■ DATA EXTRACT ■
################

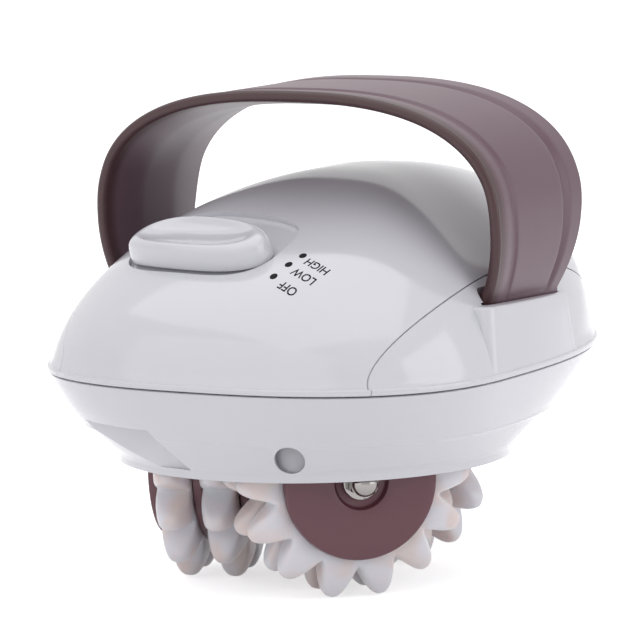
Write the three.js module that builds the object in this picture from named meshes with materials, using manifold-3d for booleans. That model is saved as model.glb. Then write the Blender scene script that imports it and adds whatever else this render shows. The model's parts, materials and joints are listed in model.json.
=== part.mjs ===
import * as THREE from 'three';
import { mergeVertices } from 'three/addons/utils/BufferGeometryUtils.js';
import Module from 'manifold-3d';

const wasm = await Module();
wasm.setup();

// Handheld roller massager, in millimetres and degrees. +Z is up and -X is the switch end. The origin
// lies on the surface that the massager stands on, below the middle of the body's length.

// Body outline: an egg of two superelliptic halves that meet where the body is widest. At the sides
// it flares out past the lip of the lower housing, and at the front it leaves room for the posts.
const sideFlare = 10.8;
const frontRoom = 4.5;
const rearReach = 100;
const outlinePower = 2.4;
const flangeLip = 1.4;
const flangeHeight = 1.6;
const partingGap = 0.4;
const rimInset = 0.7;
const shellWall = 2.2;

// Dome over the parting line, with its top behind the widest line. Each direction has two powers.
const domeHeadroom = 9.9;
const domeTopSet = 37.3;
const domePowerShares = { front: [1.3, 2.33], side: [2.06, 1.61], rear: [2.56, 2.9] };

// Lower housing: a bowl in two bands down to a round lip, with the roller well inside
const wellAxisSet = 9.9;
const wellClearance = 1.25;
const wellWall = 2;
const wellFlatWall = 1.15;
const lipSet = 3.2;
const lipAboveAxle = 2;
const plateOverParting = 11.5;
const lipBand = 2;
const lipStep = 0.7;
const bowlFloor = 2.4;
const creaseDrop = 11.3;
const creaseShare = 0.58;

// Rollers: three at equal angles round the turret axis, each with two toothed rings
const rollerCount = 3;
const rollerHeading = -133;
const rollerTipRadius = 29.5;
const rollerRootRadius = 22;
const toothCount = 14;
const toothTipShare = 0.34;
const toothTipWidth = 4.8;
const toothShoulder = 1.2;
const neighbourGap = 0.17;
const ringWidth = 8.8;
const ringSeatRadius = 14.6;
const spacerWidth = 2.6;
const spacerRadius = 20.2;
const capRadius = 19.6;
const capThickness = 2.4;
const capRound = 0.7;
const capRecessMargin = 1;
const capRecessDepth = 1.5;
const axleRadius = 2.5;
const axleInnerReach = 5.6;
const washerBrim = 0.7;
const washerThickness = 0.8;
const nutWall = 1.2;
const nutHexHeight = 2.6;
const nutDomeHeight = 2.7;

// Carrier that turns with the axles, and its shaft and bush in the mounting plate
const tipClearance = 0.9;
const carrierClearance = 1.6;
const carrierThickness = 2.4;
const carrierTopGap = 0.7;
const hubClearance = 0.35;
const hubBelowAxle = 8;
const plateThickness = 2.6;
const shaftRadius = 4;
const shaftSeatDepth = 16;
const bushWall = 3;
const bushBrim = 2;
const bushFlangeThickness = 1.2;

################

■ EXERCISE DESCRIPTION ■
Quote verbatim the opening lines of the listing above, ending with the line where "const creaseShare = 0.58;" appears; include both endpoints and nothing more.

■ FULL RESPONSE ■
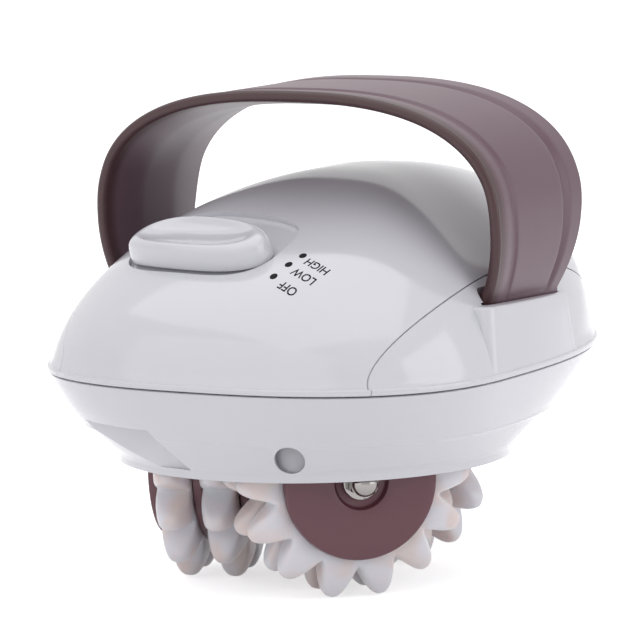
Write the three.js module that builds the object in this picture from named meshes with materials, using manifold-3d for booleans. That model is saved as model.glb. Then write the Blender scene script that imports it and adds whatever else this render shows. The model's parts, materials and joints are listed in model.json.
=== part.mjs ===
import * as THREE from 'three';
import { mergeVertices } from 'three/addons/utils/BufferGeometryUtils.js';
import Module from 'manifold-3d';

const wasm = await Module();
wasm.setup();

// Handheld roller massager, in millimetres and degrees. +Z is up and -X is the switch end. The origin
// lies on the surface that the massager stands on, below the middle of the body's length.

// Body outline: an egg of two superelliptic halves that meet where the body is widest. At the sides
// it flares out past the lip of the lower housing, and at the front it leaves room for the posts.
const sideFlare = 10.8;
const frontRoom = 4.5;
const rearReach = 100;
const outlinePower = 2.4;
const flangeLip = 1.4;
const flangeHeight = 1.6;
const partingGap = 0.4;
const rimInset = 0.7;
const shellWall = 2.2;

// Dome over the parting line, with its top behind the widest line. Each direction has two powers.
const domeHeadroom = 9.9;
const domeTopSet = 37.3;
const domePowerShares = { front: [1.3, 2.33], side: [2.06, 1.61], rear: [2.56, 2.9] };

// Lower housing: a bowl in two bands down to a round lip, with the roller well inside
const wellAxisSet = 9.9;
const wellClearance = 1.25;
const wellWall = 2;
const wellFlatWall = 1.15;
const lipSet = 3.2;
const lipAboveAxle = 2;
const plateOverParting = 11.5;
const lipBand = 2;
const lipStep = 0.7;
const bowlFloor = 2.4;
const creaseDrop = 11.3;
const creaseShare = 0.58;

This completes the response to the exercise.